Consolidated debt, excluding capital leases, increased by $21.7 million since December 31, 2007, from $128.0 million to $149.6 million, compared to an increase of $7.9 million for the first nine months of 2007. As of September 30, 2008, the ratio of total debt to total debt plus shareholders’ equity was 38.3 percent, compared to 38.3 percent at December 31, 2007 and 40.8 percent at September 30, 2007.

As of September 30, 2008, Company debt included $83.6 million of unsecured promissory notes with maturities extending through 2018. These notes are the Company’s primary source of long-term debt financing, and are supplemented by bank credit facilities to meet short and medium term needs.

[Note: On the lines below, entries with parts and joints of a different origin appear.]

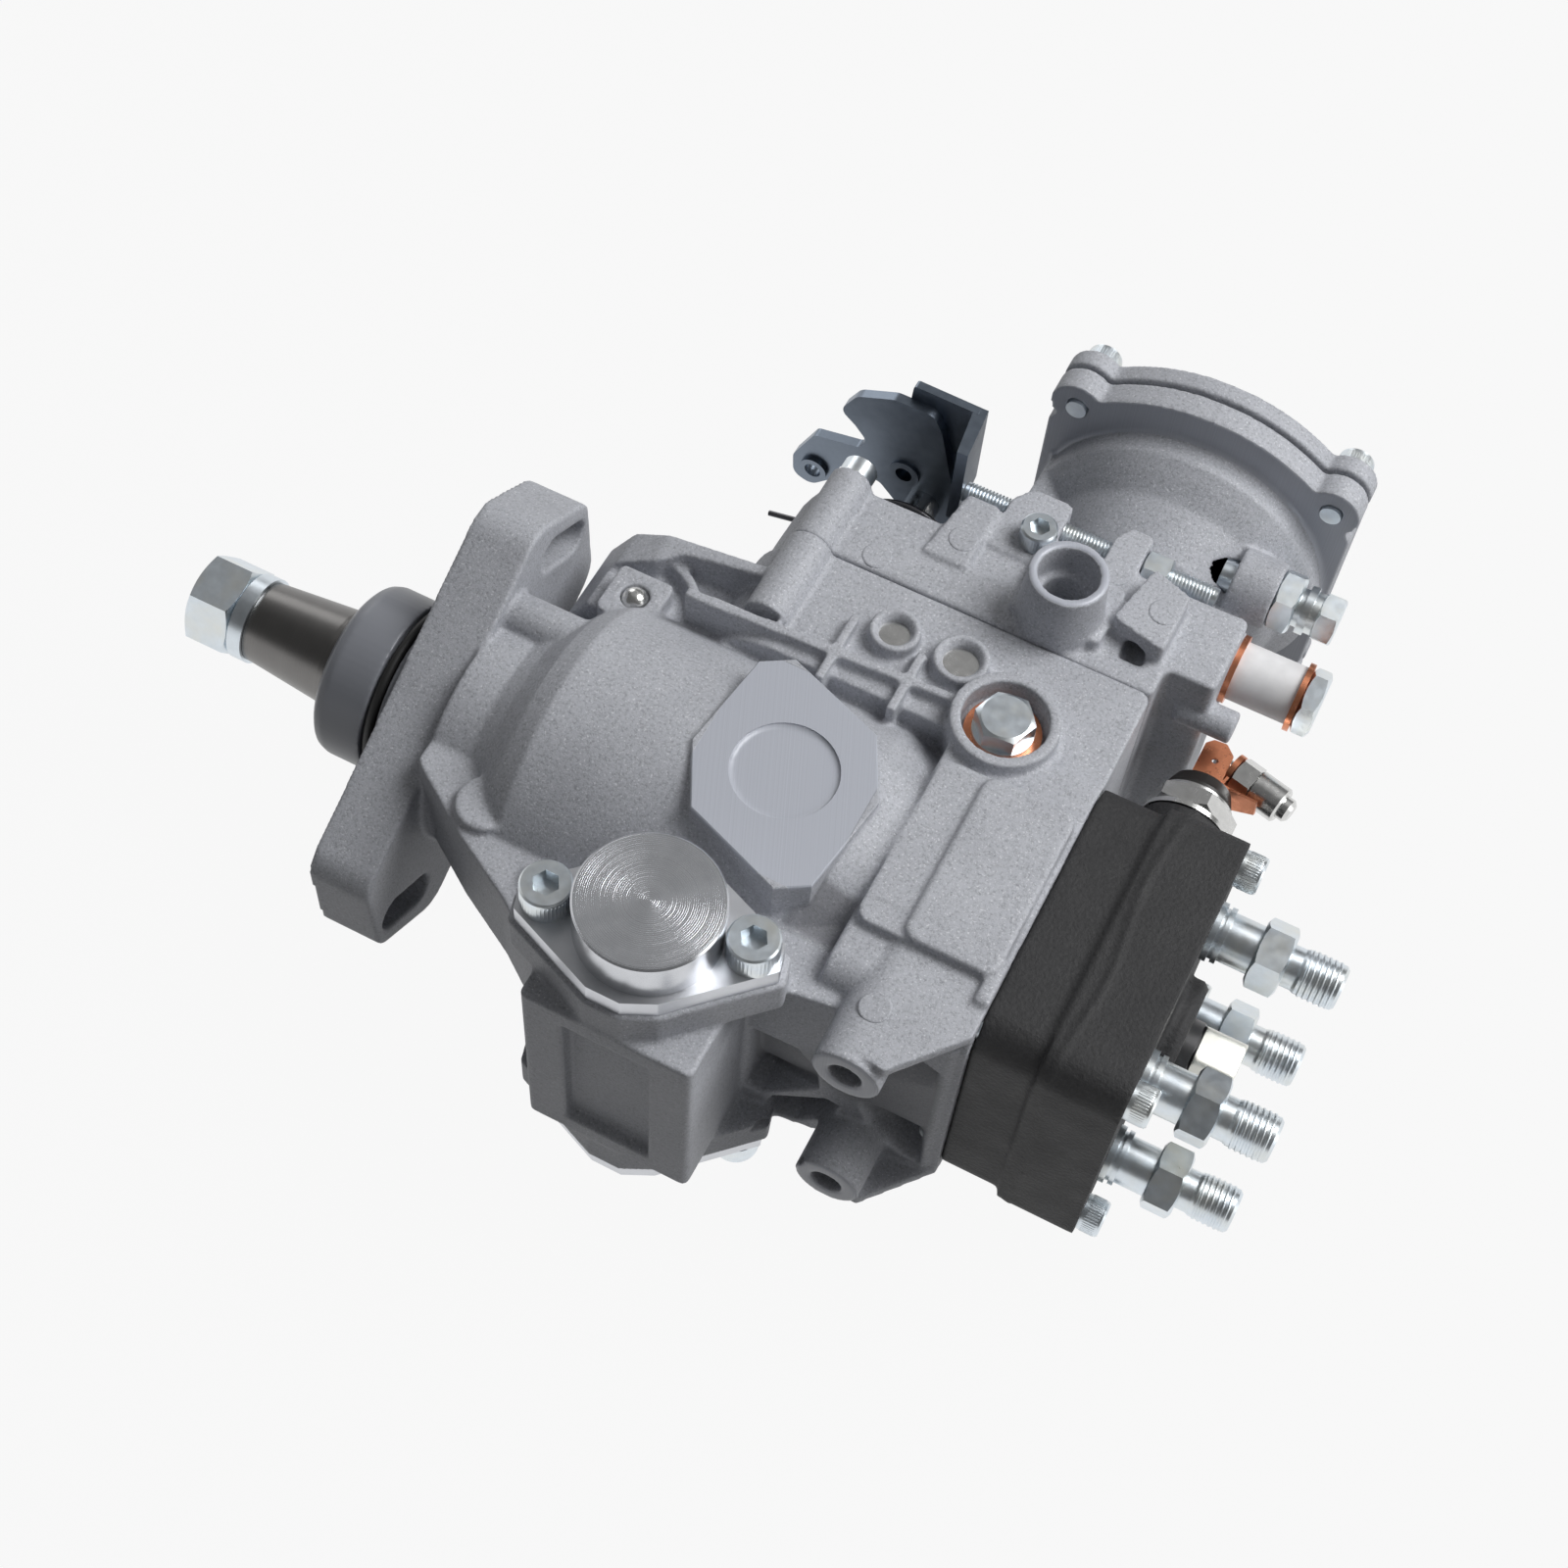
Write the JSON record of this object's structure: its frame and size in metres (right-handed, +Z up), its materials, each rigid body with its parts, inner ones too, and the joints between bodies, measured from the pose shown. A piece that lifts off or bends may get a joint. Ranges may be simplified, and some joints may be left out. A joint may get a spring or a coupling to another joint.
{
  "type": "diesel injection pump",
  "caption": "Rotary distributor pump for a diesel engine: flanged housing, governor cover with throttle lever, boost unit, stop solenoid and threaded injection outlets.",
  "frame": {"origin": "on the drive axis, in the front face of the mounting flange", "axes": "+X along the drive axis from the shaft nut towards the outlets, +Y towards the governor cover, +Z up through the side that the pump shows when it lies on its other side"},
  "size_m": [0.3242, 0.2589, 0.125],
  "materials": {
    "housing_casting": "matt sand-cast aluminium with machined faces",
    "cover_casting": "matt die-cast aluminium",
    "spun_aluminium": "turned bright aluminium",
    "head_iron": "black phosphated iron, coarse sand texture on the sides",
    "shaft_steel": "ground steel, dulled",
    "zinc_steel": "zinc-plated steel with a bluish tint",
    "lever_zinc": "zinc-plated pressed steel, dark blue-grey",
    "bright_steel": "bright turned steel",
    "dark_steel": "dark hardened steel",
    "spring_steel": "drawn spring wire",
    "copper": "soft copper, slightly worn",
    "brass": "plain brass",
    "white_plastic": "white plastic",
    "black_plastic": "black moulded plastic",
    "black_rubber": "black rubber"
  },
  "bodies": {
    "pump": {"pump_housing": "housing_casting", "governor_cover": "cover_casting", "boost_cover": "cover_casting", "boost_diaphragm": "black_rubber", "boost_spring": "spring_steel", "boost_cover_screws": "zinc_steel", "cover_screws": "zinc_steel", "timing_cover_near": "spun_aluminium", "timing_cover_far": "spun_aluminium", "timing_cover_screws": "zinc_steel", "hydraulic_head": "head_iron", "head_screws": "zinc_steel", "delivery_holders": "zinc_steel", "delivery_valves": "dark_steel", "head_plug": "dark_steel", "stop_solenoid": "bright_steel", "solenoid_insulator": "black_plastic", "terminal_blades": "copper", "terminal_nut": "bright_steel", "terminal_stud": "bright_steel", "shaft_seal": "black_rubber", "pilot_o_ring": "black_rubber", "vane_ring": "shaft_steel", "plunger_springs": "spring_steel", "timing_spring": "spring_steel", "governor_pins": "bright_steel", "return_spring": "spring_steel", "stop_screw": "zinc_steel", "stop_nut": "zinc_steel", "bush_screw": "zinc_steel", "full_load_screw": "zinc_steel", "return_bolt": "zinc_steel", "return_spacer": "white_plastic", "copper_washers": "copper", "side_plug": "zinc_steel", "blanking_plugs": "bright_steel"},
    "drive_train": {"drive_shaft": "shaft_steel", "shaft_key": "shaft_steel", "spring_washer": "spring_steel", "shaft_nut": "zinc_steel", "vane_rotor": "bright_steel", "vanes": "dark_steel", "drive_gear": "shaft_steel", "cross_coupling": "shaft_steel", "cam_plate": "dark_steel", "plunger": "bright_steel"},
    "governor_rotor": {"governor_cage": "shaft_steel", "flyweights": "dark_steel"},
    "governor_sleeve": {"governor_sleeve": "bright_steel"},
    "governor_lever": {"governor_lever": "lever_zinc"},
    "control_collar": {"control_collar": "bright_steel"},
    "timing_piston": {"timing_piston": "spun_aluminium"},
    "roller_ring": {"roller_ring": "shaft_steel", "rollers": "dark_steel", "timing_pin": "dark_steel"},
    "throttle": {"throttle_shaft": "bright_steel", "throttle_lever": "lever_zinc", "stop_bracket": "lever_zinc"},
    "boost_pin": {"boost_pin": "bright_steel"},
    "solenoid_armature": {"solenoid_armature": "dark_steel"}
  },
  "joints": [
    {"name": "drive_spin", "type": "hinge", "parent": "pump", "child": "drive_train", "pos_m": [0, 0, 0], "axis": [1, 0, 0], "continuous": true},
    {"name": "governor_spin", "type": "hinge", "parent": "pump", "child": "governor_rotor", "pos_m": [0, 0.05, 0], "axis": [1, 0, 0], "continuous": true},
    {"name": "sleeve_travel", "type": "slide", "parent": "pump", "child": "governor_sleeve", "axis": [1, 0, 0], "range_m": [0, 0.0015]},
    {"name": "lever_tilt", "type": "hinge", "parent": "pump", "child": "governor_lever", "pos_m": [0.134, 0.03, 0], "axis": [0, 0, 1], "range_deg": [-4.4, 0]},
    {"name": "collar_travel", "type": "slide", "parent": "pump", "child": "control_collar", "axis": [1, 0, 0], "range_m": [-0.00145, 0]},
    {"name": "timing_travel", "type": "slide", "parent": "pump", "child": "timing_piston", "axis": [0, 0, 1], "range_m": [-0.004, 0.004], "stiffness_N_per_m": 8000},
    {"name": "roller_ring_turn", "type": "hinge", "parent": "pump", "child": "roller_ring", "pos_m": [0, 0, 0], "axis": [1, 0, 0], "range_deg": [-4.1, 4.1]},
    {"name": "throttle_turn", "type": "hinge", "parent": "pump", "child": "throttle", "pos_m": [0.093, 0.118, 0.012], "axis": [0, -1, 0], "range_deg": [0, 40], "stiffness_Nm_per_rad": 0.3, "springref_deg": -20.05},
    {"name": "boost_travel", "type": "slide", "parent": "pump", "child": "boost_pin", "axis": [0, -1, 0], "range_m": [0, 0.004], "stiffness_N_per_m": 2000, "springref_m": -0.003},
    {"name": "armature_travel", "type": "slide", "parent": "pump", "child": "solenoid_armature", "axis": [0, 1, 0], "range_m": [0, 0.0025], "stiffness_N_per_m": 500, "springref_m": -0.002}
  ],
  "couplings": [
    {"joint": "governor_spin", "follows": "drive_spin", "ratio": -1.5},
    {"joint": "lever_tilt", "follows": "sleeve_travel", "rad_per_m": -50},
    {"joint": "collar_travel", "follows": "sleeve_travel", "ratio": -0.935},
    {"joint": "roller_ring_turn", "follows": "timing_travel", "rad_per_m": -17.544}
  ]
}
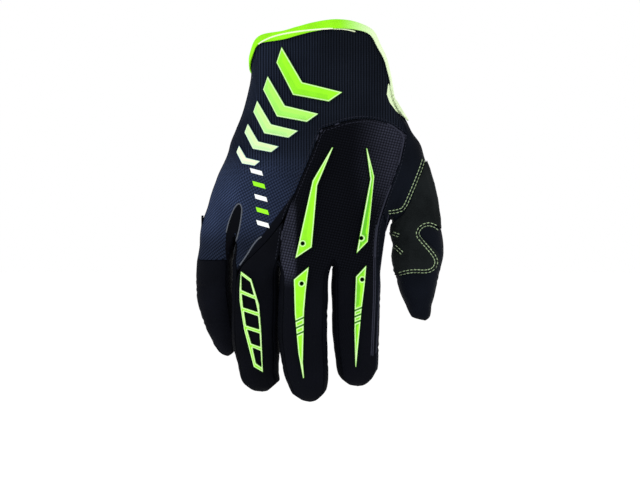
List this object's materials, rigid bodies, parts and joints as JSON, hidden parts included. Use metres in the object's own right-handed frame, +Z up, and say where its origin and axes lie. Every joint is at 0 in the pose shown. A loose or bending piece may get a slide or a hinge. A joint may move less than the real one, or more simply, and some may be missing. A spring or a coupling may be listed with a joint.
{
  "type": "full finger glove",
  "caption": "Right-hand full finger riding glove, filled out, with a bound cuff, mesh back, leather palm and raised rubber blades.",
  "frame": {"origin": "centre of the wrist opening, level with the sides of the cuff's rim", "axes": "+Z up out of the wrist opening, away from the fingers, -Y towards the back of the hand, +X towards the thumb"},
  "size_m": [0.1555, 0.0558, 0.2392],
  "materials": {
    "navy_mesh": "knitted mesh with fine ribs",
    "charcoal_mesh": "fine knitted mesh",
    "black_stretch": "smooth stretch cloth",
    "navy_stretch": "smooth stretch cloth",
    "black_leather": "suede-like synthetic leather",
    "green_rubber": "semi-gloss moulded rubber",
    "pale_rubber": "semi-gloss moulded rubber",
    "green_binding": "folded tape"
  },
  "bodies": {
    "root": {"back_panel": "navy_mesh", "knuckle_panel": "charcoal_mesh", "ring_finger_back": "black_stretch", "little_finger_back": "black_stretch", "thumb_back": "navy_stretch", "palm_panel": "black_leather", "fourchette_little_ring": "black_stretch", "fourchette_ring_middle": "black_stretch", "fourchette_middle_index": "black_stretch", "index_side": "navy_stretch", "cuff_binding": "green_binding", "middle_upper_blade": "green_rubber", "index_upper_blade": "green_rubber", "middle_lower_blade": "green_rubber", "index_lower_blade": "green_rubber", "cuff_chevron_1": "green_rubber", "cuff_chevron_2": "green_rubber", "cuff_chevron_3": "green_rubber", "cuff_chevron_4": "pale_rubber", "cuff_chevron_5": "pale_rubber", "ring_finger_ladder": "green_rubber", "side_tab": "black_stretch", "thumb_leather": "black_leather"}
  },
  "joints": []
}
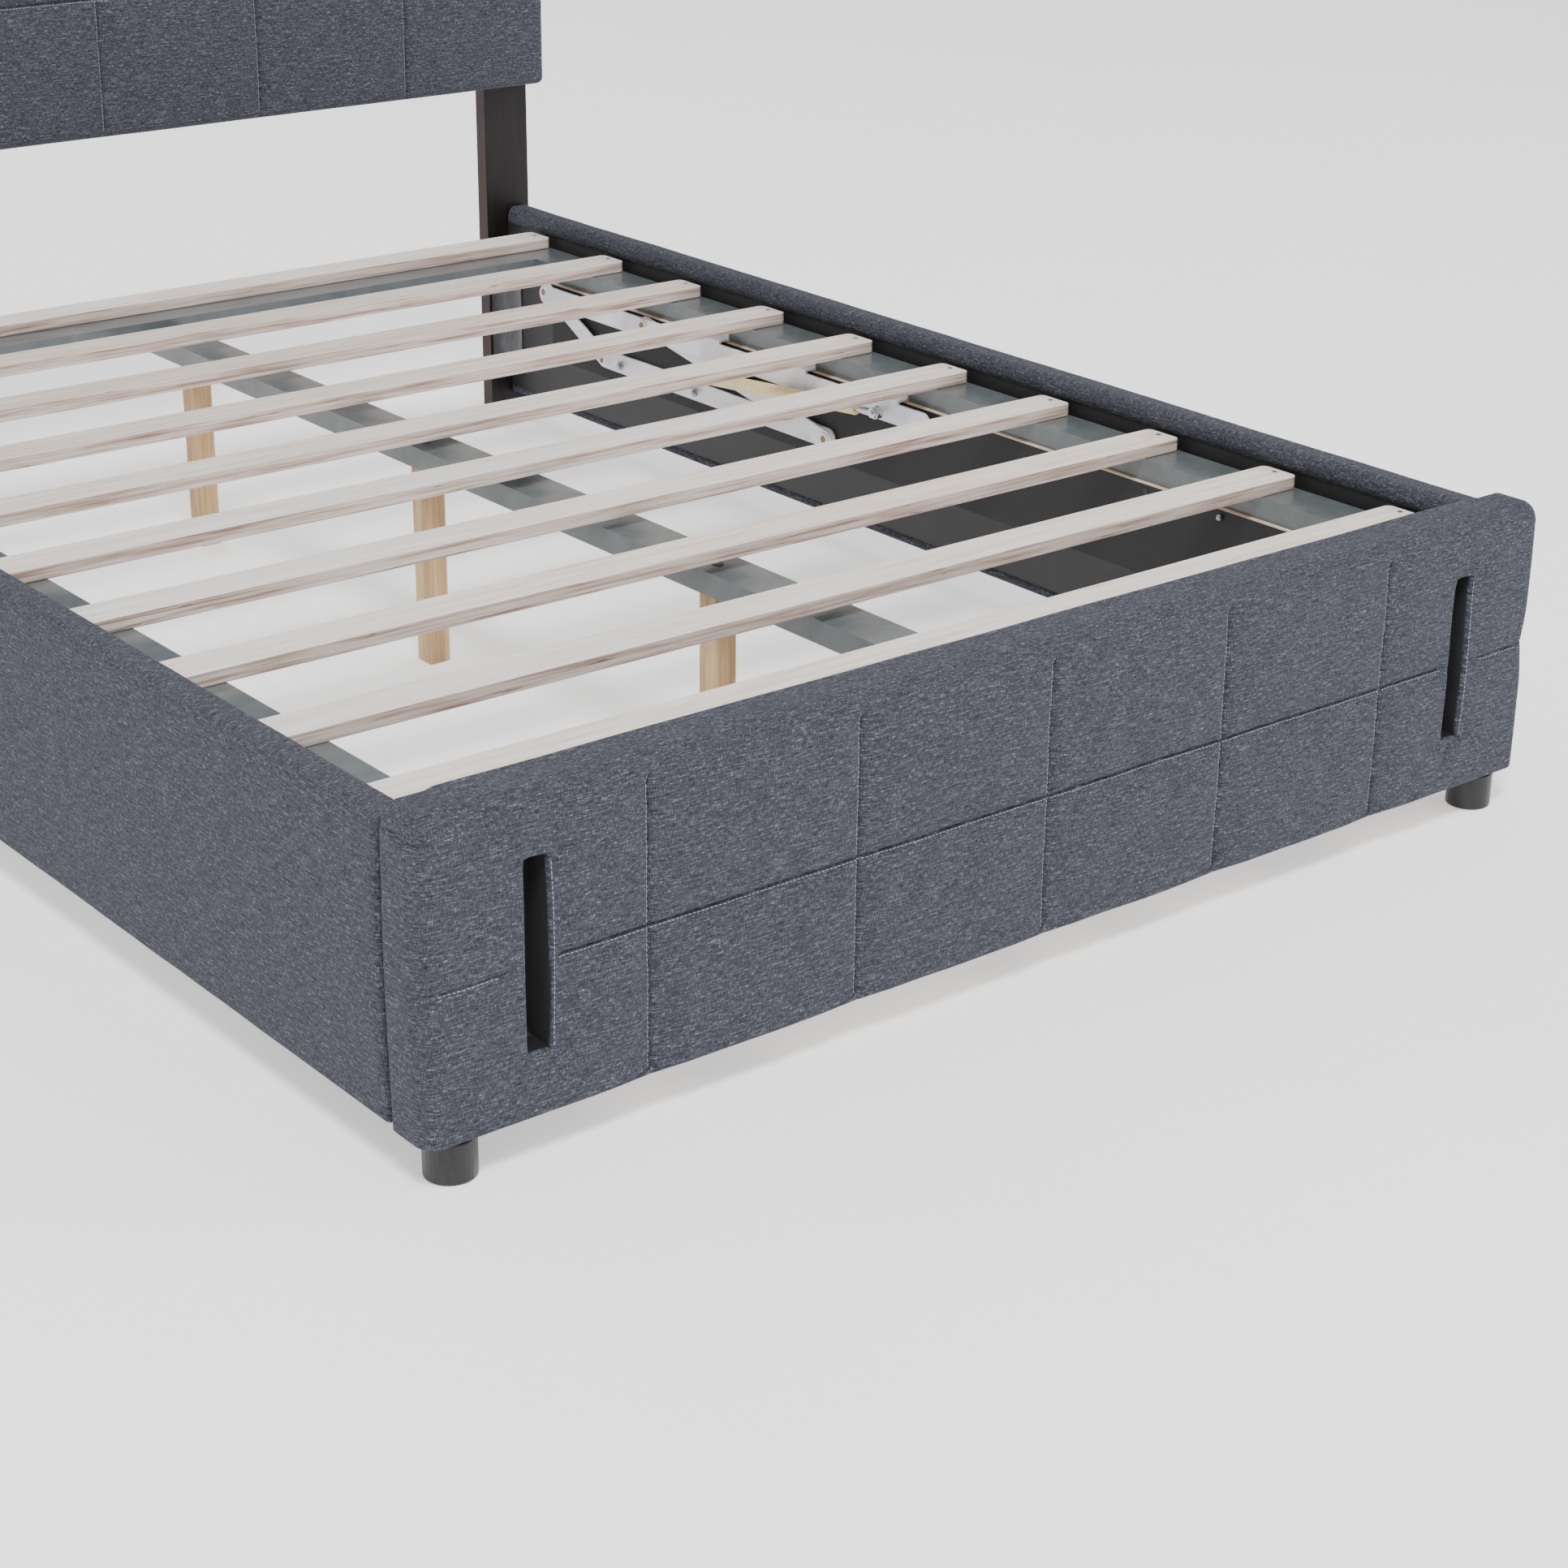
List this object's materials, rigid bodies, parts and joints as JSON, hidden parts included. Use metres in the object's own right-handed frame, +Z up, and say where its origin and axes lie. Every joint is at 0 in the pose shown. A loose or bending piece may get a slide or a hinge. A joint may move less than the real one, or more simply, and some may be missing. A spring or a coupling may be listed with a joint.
{
  "type": "platform bed",
  "caption": "Upholstered queen platform bed: tufted footboard with upright slots, padded headboard, slatted base that lifts on a gas-strut linkage over open storage.",
  "frame": {"origin": "on the floor under the middle of the bed's overall box", "axes": "+X across the bed, to the right seen from the foot; +Y from the footboard to the headboard; +Z up"},
  "size_m": [1.648, 2.239, 1.229],
  "materials": {
    "upholstery_fabric": "heathered slate grey linen-look weave, matt",
    "black_cloth": "non-woven dust cloth, matt",
    "black_plastic": "satin moulded",
    "slat_wood": "pale sanded plywood, unsealed",
    "pine": "planed pine, unsealed",
    "plywood": "raw plywood",
    "stained_wood": "dark stained plywood, satin",
    "grey_paint": "semi-gloss grey-green paint",
    "white_paint": "white powder coat",
    "zinc": "zinc plated",
    "cream_sleeve": "cream plastic sleeve",
    "chrome_rod": "hard chrome"
  },
  "bodies": {
    "platform": {"centre_beam": "grey_paint", "centre_leg_1": "pine", "centre_leg_2": "pine", "centre_leg_3": "pine", "foot_tube": "grey_paint", "head_tube": "grey_paint", "lift_upper_bar_left": "white_paint", "lift_upper_bar_right": "white_paint", "side_tube_left": "grey_paint", "side_tube_right": "grey_paint", "slat_1": "slat_wood", "slat_2": "slat_wood", "slat_3": "slat_wood", "slat_4": "slat_wood", "slat_5": "slat_wood", "slat_6": "slat_wood", "slat_7": "slat_wood", "slat_8": "slat_wood", "slat_9": "slat_wood", "slat_10": "slat_wood"},
    "bed_frame": {"corner_bracket_foot_left": "zinc", "corner_bracket_foot_right": "zinc", "corner_bracket_head_left": "zinc", "corner_bracket_head_right": "zinc", "foot_left": "black_plastic", "foot_right": "black_plastic", "footboard_back_panel": "plywood", "footboard_bottom_rail": "plywood", "footboard_cover": "upholstery_fabric", "footboard_front_panel": "plywood", "footboard_stile_left": "plywood", "footboard_stile_right": "plywood", "footboard_top_rail": "plywood", "headboard_back_board": "plywood", "headboard_cover": "upholstery_fabric", "headboard_panel": "plywood", "headboard_post_left": "stained_wood", "headboard_post_right": "stained_wood", "ledger_board_left": "plywood", "ledger_board_right": "plywood", "ledger_spacer_left": "plywood", "ledger_spacer_right": "plywood", "lift_base_bar_left": "white_paint", "lift_base_bar_right": "white_paint", "side_rail_board_left": "plywood", "side_rail_board_right": "plywood", "side_rail_cover_left": "upholstery_fabric", "side_rail_cover_right": "upholstery_fabric", "side_rail_lining_left": "black_cloth", "side_rail_lining_right": "black_cloth", "slot_liner_left": "black_cloth", "slot_liner_right": "black_cloth"},
    "front_links": {"front_link_left": "white_paint", "front_link_right": "white_paint"},
    "rear_links": {"rear_link_left": "white_paint", "rear_link_right": "white_paint"},
    "strut_cylinders": {"strut_cylinder_left": "cream_sleeve", "strut_cylinder_right": "cream_sleeve"},
    "strut_rods": {"strut_rod_left": "chrome_rod", "strut_rod_right": "chrome_rod"}
  },
  "joints": [
    {"name": "platform_lift", "type": "hinge", "parent": "bed_frame", "child": "platform", "pos_m": [0, 0.9517, 0.6338], "axis": [-1, 0, 0], "range_deg": [0, 29]},
    {"name": "rear_link_pivot", "type": "hinge", "parent": "bed_frame", "child": "rear_links", "pos_m": [0, 0.6805, 0.214], "axis": [1, 0, 0], "range_deg": [0, 60]},
    {"name": "front_link_pivot", "type": "hinge", "parent": "bed_frame", "child": "front_links", "pos_m": [0, 0.1055, 0.214], "axis": [1, 0, 0], "range_deg": [0, 33]},
    {"name": "strut_pivot", "type": "hinge", "parent": "front_links", "child": "strut_cylinders", "pos_m": [0, 0.3635, 0.254], "axis": [-1, 0, 0], "range_deg": [0, 76]},
    {"name": "strut_slide", "type": "slide", "parent": "strut_cylinders", "child": "strut_rods", "axis": [0, -0.9957, 0.0926], "range_m": [0, 0.175]}
  ],
  "couplings": [
    {"joint": "rear_link_pivot", "follows": "platform_lift", "ratio": 2.0489},
    {"joint": "front_link_pivot", "follows": "platform_lift", "ratio": 1.1088},
    {"joint": "strut_pivot", "follows": "platform_lift", "ratio": 2.5924},
    {"joint": "strut_slide", "follows": "platform_lift", "m_per_rad": 0.3393}
  ]
}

On June 26, 2008, the Company completed a $30.0 million unsecured term loan with three U.S. banks for working capital and other corporate purposes. The new term loan has a final maturity of five years and requires the maintenance of certain financial ratios and covenants that are similar to those contained in the existing $60 million committed bank credit agreement, which is discussed below.

The Company maintains contractual relationships with its U.S. banks that provide for unsecured, revolving credit of up to $60.0 million, which may be drawn upon as needed for general corporate purposes through April 20, 2011 under a revolving credit agreement. At September 30, 2008, borrowings under committed U.S. credit lines totaled $10.3 million. The Company also meets short-term liquidity requirements through uncommitted U.S. bank lines of credit.

Certain foreign subsidiaries of the Company maintain bank term loans and short-term bank lines of credit in their respective local currencies to meet working capital requirements as well as to fund capital expenditure programs and acquisitions. As of September 30, 2008, the Company’s European subsidiaries had term loans totaling $6.0 million including current maturities. The European subsidiaries also had short-term bank debt totaling $12.3 million with unborrowed capacity of approximately $12.9 million at that date. The Company’s Mexican and Brazilian subsidiaries had debt totaling $3.4 million and $1.7 million, respectively. The Company’s Chinese joint venture had $2.2 million of bank debt as of September 30, 2008, for which Stepan Company has issued guaranties for the Company’s proportionate interest (80 percent) of the credit facilities.

The Company’s loan agreements contain provisions, which, among others, require maintenance of certain financial ratios and place limitations on additional debt, investments and payment of dividends. The Company was in compliance with all of its loan agreements as of September 30, 2008.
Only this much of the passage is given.